Set down each line from the one containing "# the finished" to the one containing "obj.matrix_world = world", inclusive, exactly as written and with nothing further.
◇ ◇ ◇
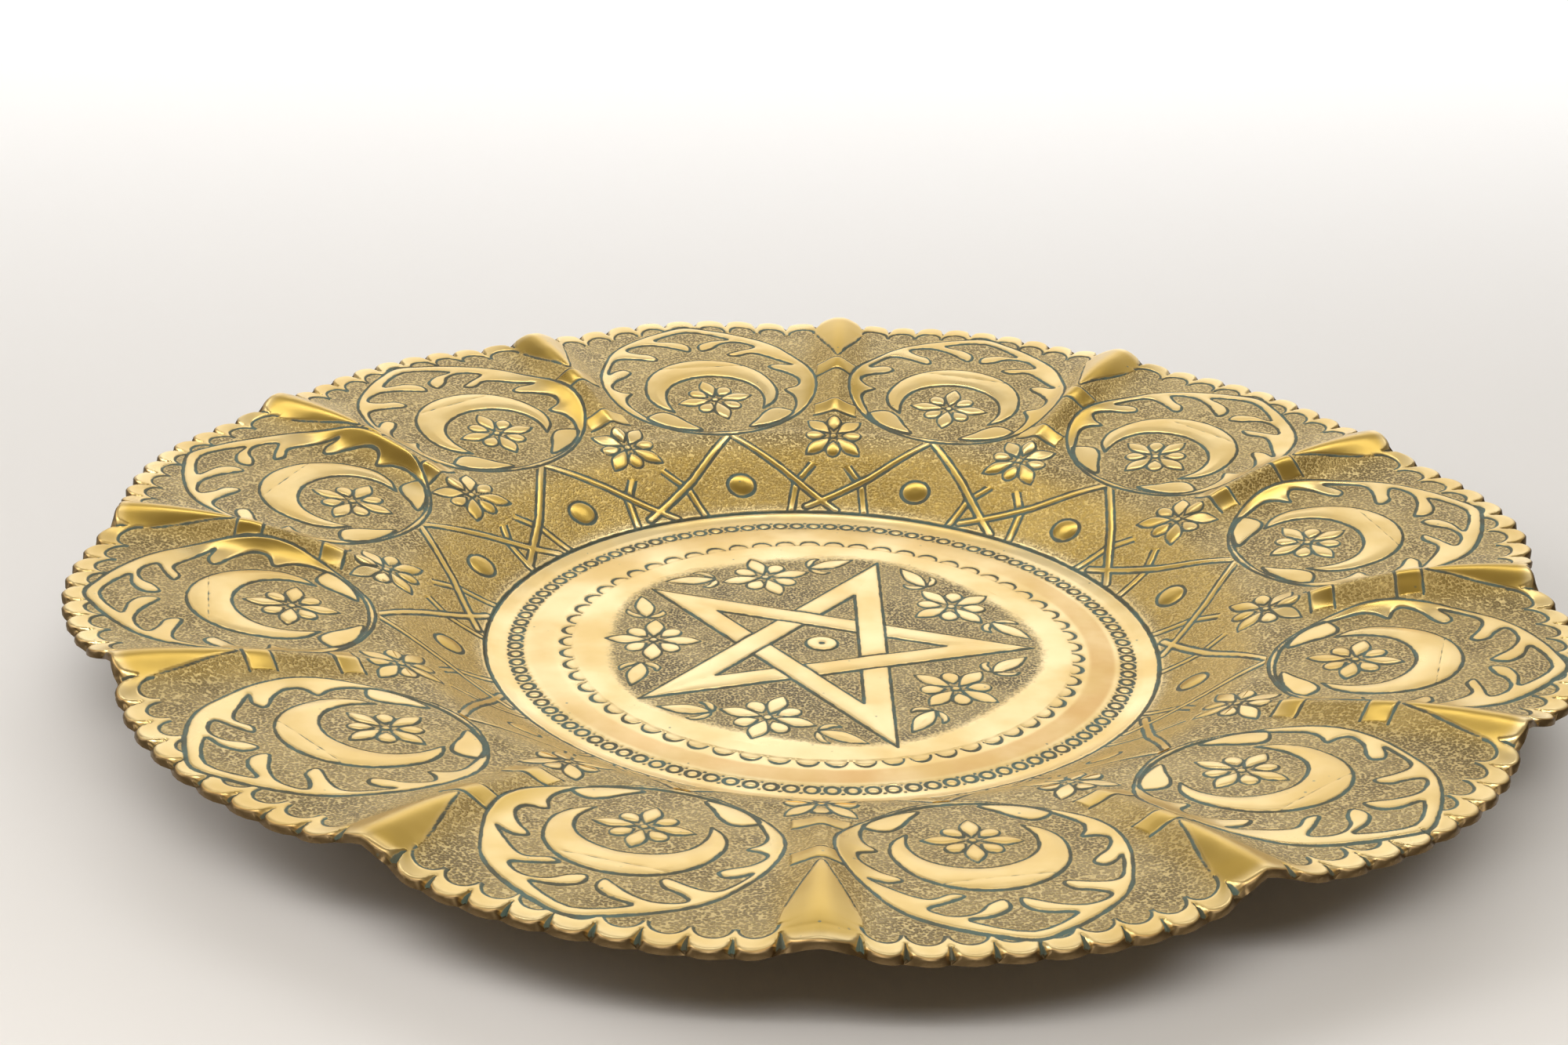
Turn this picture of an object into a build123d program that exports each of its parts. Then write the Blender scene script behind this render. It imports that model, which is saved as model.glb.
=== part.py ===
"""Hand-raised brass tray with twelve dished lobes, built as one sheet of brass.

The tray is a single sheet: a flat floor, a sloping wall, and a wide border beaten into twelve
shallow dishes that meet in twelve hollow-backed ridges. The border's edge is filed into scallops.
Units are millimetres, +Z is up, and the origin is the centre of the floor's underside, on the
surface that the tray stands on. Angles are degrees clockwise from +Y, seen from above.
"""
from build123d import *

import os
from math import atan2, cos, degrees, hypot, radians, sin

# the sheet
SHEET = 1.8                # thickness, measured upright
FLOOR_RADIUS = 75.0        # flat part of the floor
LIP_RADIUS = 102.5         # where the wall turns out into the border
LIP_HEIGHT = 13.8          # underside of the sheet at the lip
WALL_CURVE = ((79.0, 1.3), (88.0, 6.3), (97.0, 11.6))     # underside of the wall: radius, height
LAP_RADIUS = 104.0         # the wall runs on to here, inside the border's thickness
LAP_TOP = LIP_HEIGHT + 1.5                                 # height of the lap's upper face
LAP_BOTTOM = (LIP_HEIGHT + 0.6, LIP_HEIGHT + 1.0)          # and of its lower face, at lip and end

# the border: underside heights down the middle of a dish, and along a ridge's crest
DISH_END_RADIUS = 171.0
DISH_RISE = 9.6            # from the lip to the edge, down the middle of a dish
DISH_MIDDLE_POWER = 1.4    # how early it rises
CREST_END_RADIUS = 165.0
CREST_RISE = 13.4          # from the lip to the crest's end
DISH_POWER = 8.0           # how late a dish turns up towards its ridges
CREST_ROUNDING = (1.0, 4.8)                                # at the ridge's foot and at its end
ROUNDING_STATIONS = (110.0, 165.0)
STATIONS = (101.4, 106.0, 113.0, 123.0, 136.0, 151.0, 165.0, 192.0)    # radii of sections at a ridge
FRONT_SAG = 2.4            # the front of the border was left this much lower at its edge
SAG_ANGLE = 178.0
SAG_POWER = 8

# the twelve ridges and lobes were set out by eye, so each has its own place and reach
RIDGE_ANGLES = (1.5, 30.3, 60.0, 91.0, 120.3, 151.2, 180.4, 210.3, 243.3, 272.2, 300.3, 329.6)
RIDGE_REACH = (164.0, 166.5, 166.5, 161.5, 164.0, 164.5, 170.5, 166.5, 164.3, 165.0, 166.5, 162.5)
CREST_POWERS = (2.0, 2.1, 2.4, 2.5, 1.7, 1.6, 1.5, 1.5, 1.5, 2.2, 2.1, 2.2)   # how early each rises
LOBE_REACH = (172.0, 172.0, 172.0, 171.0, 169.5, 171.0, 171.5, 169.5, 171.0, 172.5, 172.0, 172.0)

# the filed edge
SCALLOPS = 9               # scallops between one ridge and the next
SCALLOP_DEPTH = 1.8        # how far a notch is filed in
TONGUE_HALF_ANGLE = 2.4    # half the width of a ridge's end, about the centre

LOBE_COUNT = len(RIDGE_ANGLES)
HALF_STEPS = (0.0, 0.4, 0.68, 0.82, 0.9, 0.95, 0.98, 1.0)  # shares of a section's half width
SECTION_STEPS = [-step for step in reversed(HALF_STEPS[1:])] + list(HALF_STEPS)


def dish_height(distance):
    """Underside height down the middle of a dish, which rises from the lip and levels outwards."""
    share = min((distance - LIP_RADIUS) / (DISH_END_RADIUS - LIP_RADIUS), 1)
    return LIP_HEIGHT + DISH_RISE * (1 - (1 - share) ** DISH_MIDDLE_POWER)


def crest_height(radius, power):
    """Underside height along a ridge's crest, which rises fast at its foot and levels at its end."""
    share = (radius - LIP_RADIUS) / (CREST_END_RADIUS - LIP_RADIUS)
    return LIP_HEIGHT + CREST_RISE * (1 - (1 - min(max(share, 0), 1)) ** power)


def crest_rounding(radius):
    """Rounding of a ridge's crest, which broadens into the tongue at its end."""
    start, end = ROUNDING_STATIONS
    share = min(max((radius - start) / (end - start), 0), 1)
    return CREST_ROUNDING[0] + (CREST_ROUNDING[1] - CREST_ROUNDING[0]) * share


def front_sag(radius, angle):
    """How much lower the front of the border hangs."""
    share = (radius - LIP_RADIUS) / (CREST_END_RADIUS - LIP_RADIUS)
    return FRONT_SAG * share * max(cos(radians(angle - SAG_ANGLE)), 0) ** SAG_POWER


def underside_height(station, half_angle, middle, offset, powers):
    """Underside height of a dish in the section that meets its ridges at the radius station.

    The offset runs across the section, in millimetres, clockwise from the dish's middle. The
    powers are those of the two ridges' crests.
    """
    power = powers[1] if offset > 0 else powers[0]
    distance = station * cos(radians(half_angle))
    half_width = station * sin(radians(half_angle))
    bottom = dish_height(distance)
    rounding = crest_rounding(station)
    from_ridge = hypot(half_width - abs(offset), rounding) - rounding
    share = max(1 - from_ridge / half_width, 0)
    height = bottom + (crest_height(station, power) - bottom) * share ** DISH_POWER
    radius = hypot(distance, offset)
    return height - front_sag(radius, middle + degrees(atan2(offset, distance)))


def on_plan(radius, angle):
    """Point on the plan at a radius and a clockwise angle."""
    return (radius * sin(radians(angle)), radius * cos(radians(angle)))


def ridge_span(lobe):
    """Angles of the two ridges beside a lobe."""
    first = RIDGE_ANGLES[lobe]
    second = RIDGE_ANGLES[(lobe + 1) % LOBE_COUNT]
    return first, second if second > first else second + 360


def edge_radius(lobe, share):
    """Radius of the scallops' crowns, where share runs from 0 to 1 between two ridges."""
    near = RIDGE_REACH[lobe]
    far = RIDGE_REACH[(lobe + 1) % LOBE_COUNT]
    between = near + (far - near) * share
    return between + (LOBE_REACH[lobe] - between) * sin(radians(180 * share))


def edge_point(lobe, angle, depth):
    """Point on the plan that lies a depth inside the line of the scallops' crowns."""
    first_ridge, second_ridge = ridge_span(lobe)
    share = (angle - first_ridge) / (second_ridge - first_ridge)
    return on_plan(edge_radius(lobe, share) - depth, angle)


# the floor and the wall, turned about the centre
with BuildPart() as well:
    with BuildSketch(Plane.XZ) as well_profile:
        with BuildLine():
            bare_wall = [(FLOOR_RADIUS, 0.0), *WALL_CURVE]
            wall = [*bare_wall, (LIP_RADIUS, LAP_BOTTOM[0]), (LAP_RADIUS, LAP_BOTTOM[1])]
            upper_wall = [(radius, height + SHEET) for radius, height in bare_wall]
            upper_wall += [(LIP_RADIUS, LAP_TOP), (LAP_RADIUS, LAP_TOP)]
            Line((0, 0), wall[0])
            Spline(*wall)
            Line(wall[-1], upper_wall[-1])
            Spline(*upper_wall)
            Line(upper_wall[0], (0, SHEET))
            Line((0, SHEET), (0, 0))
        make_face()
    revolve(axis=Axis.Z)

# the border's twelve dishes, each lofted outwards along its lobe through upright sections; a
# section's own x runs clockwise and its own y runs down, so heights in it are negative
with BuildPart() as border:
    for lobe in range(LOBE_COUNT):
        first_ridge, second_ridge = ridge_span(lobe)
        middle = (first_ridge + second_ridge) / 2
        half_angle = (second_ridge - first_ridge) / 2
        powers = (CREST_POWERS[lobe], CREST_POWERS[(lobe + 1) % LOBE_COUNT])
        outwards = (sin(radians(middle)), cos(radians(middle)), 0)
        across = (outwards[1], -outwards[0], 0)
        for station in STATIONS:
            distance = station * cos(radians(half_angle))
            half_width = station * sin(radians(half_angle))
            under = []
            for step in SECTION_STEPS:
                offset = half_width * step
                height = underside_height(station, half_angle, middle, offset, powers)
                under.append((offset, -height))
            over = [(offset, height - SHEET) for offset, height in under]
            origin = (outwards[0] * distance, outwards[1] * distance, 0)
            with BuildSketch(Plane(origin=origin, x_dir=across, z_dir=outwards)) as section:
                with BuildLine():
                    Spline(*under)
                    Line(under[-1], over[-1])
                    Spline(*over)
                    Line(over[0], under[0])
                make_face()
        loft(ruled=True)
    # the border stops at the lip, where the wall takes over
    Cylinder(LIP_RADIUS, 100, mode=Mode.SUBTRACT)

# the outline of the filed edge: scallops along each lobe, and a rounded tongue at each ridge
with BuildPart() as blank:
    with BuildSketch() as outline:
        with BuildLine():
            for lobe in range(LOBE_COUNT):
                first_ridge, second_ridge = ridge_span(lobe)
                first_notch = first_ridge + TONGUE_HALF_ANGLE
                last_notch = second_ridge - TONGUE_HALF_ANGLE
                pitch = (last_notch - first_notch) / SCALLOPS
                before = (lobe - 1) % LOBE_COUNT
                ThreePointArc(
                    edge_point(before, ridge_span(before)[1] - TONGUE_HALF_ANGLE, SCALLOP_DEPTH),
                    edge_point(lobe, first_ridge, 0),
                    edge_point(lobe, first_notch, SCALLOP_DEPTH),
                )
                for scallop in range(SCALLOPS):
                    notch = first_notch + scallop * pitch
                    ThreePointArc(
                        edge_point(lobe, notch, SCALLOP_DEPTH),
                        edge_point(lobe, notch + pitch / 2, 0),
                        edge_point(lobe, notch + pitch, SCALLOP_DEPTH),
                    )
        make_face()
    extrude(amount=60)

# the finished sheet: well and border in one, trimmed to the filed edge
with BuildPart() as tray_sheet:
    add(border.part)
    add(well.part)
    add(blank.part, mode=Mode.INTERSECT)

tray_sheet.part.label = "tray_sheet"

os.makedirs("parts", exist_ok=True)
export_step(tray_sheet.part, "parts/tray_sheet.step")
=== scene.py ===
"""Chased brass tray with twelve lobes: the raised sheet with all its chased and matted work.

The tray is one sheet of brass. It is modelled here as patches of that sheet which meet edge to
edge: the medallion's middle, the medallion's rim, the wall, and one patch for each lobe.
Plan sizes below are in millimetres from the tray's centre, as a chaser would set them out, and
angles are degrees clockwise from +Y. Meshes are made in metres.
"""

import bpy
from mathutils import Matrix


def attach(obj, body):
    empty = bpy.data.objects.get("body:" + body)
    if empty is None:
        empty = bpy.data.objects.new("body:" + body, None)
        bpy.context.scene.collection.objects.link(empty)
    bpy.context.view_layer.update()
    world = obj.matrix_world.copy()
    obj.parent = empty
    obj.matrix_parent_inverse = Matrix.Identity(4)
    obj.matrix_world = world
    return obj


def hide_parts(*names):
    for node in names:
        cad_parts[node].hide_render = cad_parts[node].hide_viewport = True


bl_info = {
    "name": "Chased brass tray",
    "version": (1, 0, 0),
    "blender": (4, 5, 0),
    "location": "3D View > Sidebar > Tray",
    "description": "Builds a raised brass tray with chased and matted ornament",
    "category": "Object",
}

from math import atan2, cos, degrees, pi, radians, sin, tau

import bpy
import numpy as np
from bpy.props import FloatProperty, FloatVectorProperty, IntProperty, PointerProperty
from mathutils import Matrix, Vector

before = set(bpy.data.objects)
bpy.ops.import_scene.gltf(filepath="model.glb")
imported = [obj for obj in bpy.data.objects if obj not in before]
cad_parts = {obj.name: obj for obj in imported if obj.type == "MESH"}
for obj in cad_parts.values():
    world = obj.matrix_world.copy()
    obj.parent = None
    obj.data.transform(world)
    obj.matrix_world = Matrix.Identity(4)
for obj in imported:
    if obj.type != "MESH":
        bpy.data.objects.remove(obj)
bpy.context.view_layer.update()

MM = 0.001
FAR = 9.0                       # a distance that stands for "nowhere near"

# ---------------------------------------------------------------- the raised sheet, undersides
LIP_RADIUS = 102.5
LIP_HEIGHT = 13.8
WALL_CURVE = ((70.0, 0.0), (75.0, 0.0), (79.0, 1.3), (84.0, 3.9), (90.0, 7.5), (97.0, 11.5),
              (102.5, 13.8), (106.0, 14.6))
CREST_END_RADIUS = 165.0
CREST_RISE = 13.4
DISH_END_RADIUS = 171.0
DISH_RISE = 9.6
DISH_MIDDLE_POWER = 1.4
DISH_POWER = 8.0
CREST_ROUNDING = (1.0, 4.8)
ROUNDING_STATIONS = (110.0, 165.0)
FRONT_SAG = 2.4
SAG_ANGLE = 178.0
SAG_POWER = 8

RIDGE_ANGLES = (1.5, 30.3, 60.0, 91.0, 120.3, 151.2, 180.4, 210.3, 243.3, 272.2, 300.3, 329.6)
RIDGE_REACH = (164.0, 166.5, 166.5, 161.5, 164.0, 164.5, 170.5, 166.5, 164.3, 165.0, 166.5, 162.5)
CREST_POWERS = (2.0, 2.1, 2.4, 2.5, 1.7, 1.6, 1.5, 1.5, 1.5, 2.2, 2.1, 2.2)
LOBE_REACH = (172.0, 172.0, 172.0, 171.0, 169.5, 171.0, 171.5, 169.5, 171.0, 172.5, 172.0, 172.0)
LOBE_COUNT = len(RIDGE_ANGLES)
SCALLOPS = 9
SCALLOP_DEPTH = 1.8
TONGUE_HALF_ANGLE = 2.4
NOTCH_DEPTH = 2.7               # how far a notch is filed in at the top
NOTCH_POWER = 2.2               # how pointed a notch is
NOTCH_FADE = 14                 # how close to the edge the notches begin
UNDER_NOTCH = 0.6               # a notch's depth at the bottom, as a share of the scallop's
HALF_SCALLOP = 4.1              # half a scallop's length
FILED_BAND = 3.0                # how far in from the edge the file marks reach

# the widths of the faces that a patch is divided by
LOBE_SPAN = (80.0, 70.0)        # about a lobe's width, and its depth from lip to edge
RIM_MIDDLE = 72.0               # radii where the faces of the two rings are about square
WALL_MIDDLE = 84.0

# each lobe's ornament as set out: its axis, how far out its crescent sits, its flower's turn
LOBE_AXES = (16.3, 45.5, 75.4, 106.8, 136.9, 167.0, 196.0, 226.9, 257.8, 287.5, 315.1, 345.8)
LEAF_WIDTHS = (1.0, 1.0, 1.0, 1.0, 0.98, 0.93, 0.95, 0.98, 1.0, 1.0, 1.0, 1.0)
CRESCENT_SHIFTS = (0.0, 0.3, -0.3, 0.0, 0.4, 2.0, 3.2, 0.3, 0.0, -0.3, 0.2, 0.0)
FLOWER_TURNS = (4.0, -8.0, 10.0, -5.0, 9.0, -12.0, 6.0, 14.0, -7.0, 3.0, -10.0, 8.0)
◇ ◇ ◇
> [Solution to the exercise]
# the finished sheet: well and border in one, trimmed to the filed edge
with BuildPart() as tray_sheet:
    add(border.part)
    add(well.part)
    add(blank.part, mode=Mode.INTERSECT)

tray_sheet.part.label = "tray_sheet"

os.makedirs("parts", exist_ok=True)
export_step(tray_sheet.part, "parts/tray_sheet.step")
=== scene.py ===
"""Chased brass tray with twelve lobes: the raised sheet with all its chased and matted work.

The tray is one sheet of brass. It is modelled here as patches of that sheet which meet edge to
edge: the medallion's middle, the medallion's rim, the wall, and one patch for each lobe.
Plan sizes below are in millimetres from the tray's centre, as a chaser would set them out, and
angles are degrees clockwise from +Y. Meshes are made in metres.
"""

import bpy
from mathutils import Matrix


def attach(obj, body):
    empty = bpy.data.objects.get("body:" + body)
    if empty is None:
        empty = bpy.data.objects.new("body:" + body, None)
        bpy.context.scene.collection.objects.link(empty)
    bpy.context.view_layer.update()
    world = obj.matrix_world.copy()
    obj.parent = empty
    obj.matrix_parent_inverse = Matrix.Identity(4)
    obj.matrix_world = world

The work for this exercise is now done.